YOUR OBJECTIVE – Find the lines that hold the word "pose" and return them.
'''
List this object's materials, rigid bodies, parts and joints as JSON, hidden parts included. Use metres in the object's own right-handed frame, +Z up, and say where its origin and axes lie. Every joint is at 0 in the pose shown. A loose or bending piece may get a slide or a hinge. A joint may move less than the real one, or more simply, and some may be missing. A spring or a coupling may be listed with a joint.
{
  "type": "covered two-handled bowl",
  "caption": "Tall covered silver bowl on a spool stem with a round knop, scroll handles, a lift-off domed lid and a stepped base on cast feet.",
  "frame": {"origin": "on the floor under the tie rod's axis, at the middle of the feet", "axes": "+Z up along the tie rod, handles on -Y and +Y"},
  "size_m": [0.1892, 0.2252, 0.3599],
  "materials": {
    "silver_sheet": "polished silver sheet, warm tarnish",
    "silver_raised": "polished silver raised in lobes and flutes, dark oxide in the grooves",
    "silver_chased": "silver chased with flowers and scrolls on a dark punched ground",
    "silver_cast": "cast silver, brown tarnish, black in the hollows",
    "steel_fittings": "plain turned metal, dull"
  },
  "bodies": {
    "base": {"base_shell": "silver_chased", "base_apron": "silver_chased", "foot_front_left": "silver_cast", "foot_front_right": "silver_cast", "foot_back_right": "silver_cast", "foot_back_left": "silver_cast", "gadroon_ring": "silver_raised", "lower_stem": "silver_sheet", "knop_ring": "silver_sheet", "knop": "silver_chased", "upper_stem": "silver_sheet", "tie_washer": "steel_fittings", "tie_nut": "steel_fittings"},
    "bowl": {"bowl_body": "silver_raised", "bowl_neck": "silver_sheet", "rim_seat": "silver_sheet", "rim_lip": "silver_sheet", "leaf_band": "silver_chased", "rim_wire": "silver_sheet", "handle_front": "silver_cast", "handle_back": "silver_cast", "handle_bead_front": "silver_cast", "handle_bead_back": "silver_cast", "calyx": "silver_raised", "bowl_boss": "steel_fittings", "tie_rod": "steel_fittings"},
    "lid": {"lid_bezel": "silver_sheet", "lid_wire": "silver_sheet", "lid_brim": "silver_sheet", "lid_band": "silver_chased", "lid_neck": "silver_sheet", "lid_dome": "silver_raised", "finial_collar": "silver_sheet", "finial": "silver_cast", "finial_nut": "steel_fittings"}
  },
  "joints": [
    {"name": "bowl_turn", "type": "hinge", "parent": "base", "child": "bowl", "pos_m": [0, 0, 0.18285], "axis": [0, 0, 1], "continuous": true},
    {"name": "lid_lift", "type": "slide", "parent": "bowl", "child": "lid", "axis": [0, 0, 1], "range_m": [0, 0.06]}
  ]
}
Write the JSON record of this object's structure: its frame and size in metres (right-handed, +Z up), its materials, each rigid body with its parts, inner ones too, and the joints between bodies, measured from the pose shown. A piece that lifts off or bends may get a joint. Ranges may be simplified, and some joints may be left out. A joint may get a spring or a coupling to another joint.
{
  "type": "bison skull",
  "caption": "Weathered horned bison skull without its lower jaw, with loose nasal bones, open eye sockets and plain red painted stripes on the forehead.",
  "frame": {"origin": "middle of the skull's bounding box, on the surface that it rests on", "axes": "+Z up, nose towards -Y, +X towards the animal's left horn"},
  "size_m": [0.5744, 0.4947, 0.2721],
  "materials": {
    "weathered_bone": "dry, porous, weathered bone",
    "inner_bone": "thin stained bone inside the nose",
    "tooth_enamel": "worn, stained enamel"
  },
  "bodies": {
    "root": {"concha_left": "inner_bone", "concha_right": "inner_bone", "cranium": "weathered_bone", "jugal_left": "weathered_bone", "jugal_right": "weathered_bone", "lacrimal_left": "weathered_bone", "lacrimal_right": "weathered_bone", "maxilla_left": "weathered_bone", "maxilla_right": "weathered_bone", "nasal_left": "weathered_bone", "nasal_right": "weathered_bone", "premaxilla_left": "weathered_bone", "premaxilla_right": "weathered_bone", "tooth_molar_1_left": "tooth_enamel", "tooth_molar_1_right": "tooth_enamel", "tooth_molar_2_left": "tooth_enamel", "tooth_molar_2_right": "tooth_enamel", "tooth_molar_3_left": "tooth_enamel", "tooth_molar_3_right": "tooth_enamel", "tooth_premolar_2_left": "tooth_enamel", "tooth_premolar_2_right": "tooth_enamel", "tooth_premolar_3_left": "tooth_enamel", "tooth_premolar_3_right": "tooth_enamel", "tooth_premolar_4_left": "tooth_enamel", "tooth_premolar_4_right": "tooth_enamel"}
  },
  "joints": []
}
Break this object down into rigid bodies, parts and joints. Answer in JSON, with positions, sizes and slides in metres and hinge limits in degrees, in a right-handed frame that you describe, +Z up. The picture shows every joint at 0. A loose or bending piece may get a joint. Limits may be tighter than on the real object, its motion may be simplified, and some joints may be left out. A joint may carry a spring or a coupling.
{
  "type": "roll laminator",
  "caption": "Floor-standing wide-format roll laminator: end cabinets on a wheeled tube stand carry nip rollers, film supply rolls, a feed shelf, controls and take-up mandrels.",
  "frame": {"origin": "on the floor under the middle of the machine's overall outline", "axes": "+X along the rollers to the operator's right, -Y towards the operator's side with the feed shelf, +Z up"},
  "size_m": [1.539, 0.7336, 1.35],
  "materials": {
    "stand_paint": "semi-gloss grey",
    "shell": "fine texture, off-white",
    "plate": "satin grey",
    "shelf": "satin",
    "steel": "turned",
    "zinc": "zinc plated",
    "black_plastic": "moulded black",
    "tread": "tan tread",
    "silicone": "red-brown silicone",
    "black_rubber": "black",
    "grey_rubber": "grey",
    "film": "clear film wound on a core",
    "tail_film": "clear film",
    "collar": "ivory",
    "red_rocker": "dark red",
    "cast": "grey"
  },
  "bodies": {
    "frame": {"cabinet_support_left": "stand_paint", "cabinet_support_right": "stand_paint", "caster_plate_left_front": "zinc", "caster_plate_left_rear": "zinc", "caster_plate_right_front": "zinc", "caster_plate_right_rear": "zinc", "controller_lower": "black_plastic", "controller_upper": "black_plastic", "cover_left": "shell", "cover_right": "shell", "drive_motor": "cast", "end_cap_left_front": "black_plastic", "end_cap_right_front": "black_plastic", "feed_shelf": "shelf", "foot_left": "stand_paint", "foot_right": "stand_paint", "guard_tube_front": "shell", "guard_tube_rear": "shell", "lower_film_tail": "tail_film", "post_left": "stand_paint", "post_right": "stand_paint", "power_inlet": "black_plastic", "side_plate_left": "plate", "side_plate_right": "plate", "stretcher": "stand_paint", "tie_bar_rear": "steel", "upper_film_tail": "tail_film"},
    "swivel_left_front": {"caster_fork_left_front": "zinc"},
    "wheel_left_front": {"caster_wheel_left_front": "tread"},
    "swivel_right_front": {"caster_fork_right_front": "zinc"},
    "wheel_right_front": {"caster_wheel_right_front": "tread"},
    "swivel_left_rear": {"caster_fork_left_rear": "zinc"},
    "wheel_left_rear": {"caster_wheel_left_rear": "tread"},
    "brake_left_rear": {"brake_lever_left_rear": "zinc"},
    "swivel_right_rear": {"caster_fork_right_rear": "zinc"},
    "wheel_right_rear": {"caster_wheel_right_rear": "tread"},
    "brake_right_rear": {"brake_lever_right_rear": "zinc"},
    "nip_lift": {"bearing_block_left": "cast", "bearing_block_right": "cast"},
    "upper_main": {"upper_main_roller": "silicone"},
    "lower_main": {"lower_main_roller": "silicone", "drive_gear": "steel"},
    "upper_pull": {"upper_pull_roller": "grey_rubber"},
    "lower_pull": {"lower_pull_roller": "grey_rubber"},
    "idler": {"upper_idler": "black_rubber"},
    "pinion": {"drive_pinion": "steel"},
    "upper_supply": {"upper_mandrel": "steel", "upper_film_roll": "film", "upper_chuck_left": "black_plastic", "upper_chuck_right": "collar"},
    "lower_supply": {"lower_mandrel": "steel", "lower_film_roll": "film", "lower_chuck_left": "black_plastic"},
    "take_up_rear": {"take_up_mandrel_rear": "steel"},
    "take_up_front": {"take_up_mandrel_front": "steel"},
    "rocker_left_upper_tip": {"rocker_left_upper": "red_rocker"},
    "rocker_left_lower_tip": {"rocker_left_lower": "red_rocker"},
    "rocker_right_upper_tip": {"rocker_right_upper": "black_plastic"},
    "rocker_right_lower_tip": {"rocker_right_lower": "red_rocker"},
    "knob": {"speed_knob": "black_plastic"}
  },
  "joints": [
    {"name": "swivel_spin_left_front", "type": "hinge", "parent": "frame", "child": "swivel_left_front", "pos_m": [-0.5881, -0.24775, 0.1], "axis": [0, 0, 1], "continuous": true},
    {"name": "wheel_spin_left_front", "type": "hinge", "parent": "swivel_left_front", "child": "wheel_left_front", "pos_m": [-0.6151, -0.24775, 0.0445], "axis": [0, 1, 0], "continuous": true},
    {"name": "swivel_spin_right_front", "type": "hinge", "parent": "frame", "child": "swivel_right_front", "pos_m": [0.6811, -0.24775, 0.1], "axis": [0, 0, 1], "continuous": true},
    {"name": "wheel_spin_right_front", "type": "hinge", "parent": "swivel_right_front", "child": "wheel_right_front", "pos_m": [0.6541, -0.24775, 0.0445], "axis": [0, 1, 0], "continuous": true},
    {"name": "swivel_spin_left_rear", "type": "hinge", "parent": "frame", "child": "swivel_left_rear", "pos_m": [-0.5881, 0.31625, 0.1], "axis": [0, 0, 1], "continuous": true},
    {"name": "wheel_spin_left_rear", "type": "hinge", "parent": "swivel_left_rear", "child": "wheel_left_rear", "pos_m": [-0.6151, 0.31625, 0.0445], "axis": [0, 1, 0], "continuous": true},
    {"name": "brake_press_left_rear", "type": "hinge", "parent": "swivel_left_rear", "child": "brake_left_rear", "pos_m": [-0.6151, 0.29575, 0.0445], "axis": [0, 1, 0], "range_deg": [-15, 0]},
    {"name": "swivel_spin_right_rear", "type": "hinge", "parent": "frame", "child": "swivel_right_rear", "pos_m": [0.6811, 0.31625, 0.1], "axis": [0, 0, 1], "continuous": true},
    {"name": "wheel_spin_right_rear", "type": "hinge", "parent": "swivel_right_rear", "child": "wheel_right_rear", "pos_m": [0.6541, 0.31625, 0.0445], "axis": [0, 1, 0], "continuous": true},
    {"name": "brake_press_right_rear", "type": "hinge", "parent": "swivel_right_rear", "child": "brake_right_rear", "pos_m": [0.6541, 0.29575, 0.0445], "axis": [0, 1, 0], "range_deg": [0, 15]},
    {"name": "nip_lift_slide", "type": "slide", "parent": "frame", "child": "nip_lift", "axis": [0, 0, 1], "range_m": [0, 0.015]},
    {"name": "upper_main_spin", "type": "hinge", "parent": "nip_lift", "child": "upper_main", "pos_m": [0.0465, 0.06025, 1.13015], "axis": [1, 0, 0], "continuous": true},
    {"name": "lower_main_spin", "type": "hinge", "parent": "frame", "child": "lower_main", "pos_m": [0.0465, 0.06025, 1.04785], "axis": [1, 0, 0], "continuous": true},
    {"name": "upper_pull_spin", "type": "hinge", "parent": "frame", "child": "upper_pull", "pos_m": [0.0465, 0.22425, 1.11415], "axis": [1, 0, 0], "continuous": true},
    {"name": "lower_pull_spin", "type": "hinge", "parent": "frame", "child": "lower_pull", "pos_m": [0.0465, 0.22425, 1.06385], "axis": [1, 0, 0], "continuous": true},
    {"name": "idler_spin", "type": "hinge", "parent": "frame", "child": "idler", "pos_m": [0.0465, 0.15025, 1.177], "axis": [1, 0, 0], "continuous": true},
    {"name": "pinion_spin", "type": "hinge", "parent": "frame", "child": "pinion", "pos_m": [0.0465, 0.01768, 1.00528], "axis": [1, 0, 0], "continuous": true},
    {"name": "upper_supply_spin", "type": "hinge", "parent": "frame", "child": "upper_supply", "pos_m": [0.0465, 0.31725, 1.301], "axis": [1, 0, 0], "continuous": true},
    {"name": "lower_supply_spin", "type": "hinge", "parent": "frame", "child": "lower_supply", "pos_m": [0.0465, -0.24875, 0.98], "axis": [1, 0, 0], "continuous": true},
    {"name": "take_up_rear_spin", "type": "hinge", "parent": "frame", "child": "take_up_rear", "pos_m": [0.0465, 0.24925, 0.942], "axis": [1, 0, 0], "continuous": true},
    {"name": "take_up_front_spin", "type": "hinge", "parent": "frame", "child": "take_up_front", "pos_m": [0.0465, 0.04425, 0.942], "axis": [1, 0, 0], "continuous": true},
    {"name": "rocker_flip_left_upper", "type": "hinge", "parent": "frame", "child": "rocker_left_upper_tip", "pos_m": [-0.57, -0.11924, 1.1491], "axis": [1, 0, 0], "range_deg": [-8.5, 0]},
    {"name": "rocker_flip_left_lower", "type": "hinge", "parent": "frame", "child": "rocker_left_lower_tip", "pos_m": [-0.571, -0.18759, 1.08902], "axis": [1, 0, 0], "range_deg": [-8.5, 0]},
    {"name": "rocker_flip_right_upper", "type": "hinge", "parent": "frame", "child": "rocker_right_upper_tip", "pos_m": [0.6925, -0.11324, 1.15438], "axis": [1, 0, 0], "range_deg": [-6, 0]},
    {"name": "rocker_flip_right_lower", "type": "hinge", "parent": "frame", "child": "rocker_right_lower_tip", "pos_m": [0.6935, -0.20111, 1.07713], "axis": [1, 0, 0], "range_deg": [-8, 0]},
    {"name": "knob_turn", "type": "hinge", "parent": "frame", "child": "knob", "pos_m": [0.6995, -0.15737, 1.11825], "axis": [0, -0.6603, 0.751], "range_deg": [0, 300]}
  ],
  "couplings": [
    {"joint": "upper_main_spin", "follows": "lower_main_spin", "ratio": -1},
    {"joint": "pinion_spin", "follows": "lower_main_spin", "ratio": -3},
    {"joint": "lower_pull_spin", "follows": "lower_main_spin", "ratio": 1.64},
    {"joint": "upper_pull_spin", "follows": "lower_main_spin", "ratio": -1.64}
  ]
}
'''
ANSWER TO THE EXERCISE –
List this object's materials, rigid bodies, parts and joints as JSON, hidden parts included. Use metres in the object's own right-handed frame, +Z up, and say where its origin and axes lie. Every joint is at 0 in the pose shown. A loose or bending piece may get a slide or a hinge. A joint may move less than the real one, or more simply, and some may be missing. A spring or a coupling may be listed with a joint.
Write the JSON record of this object's structure: its frame and size in metres (right-handed, +Z up), its materials, each rigid body with its parts, inner ones too, and the joints between bodies, measured from the pose shown. A piece that lifts off or bends may get a joint. Ranges may be simplified, and some joints may be left out. A joint may get a spring or a coupling to another joint.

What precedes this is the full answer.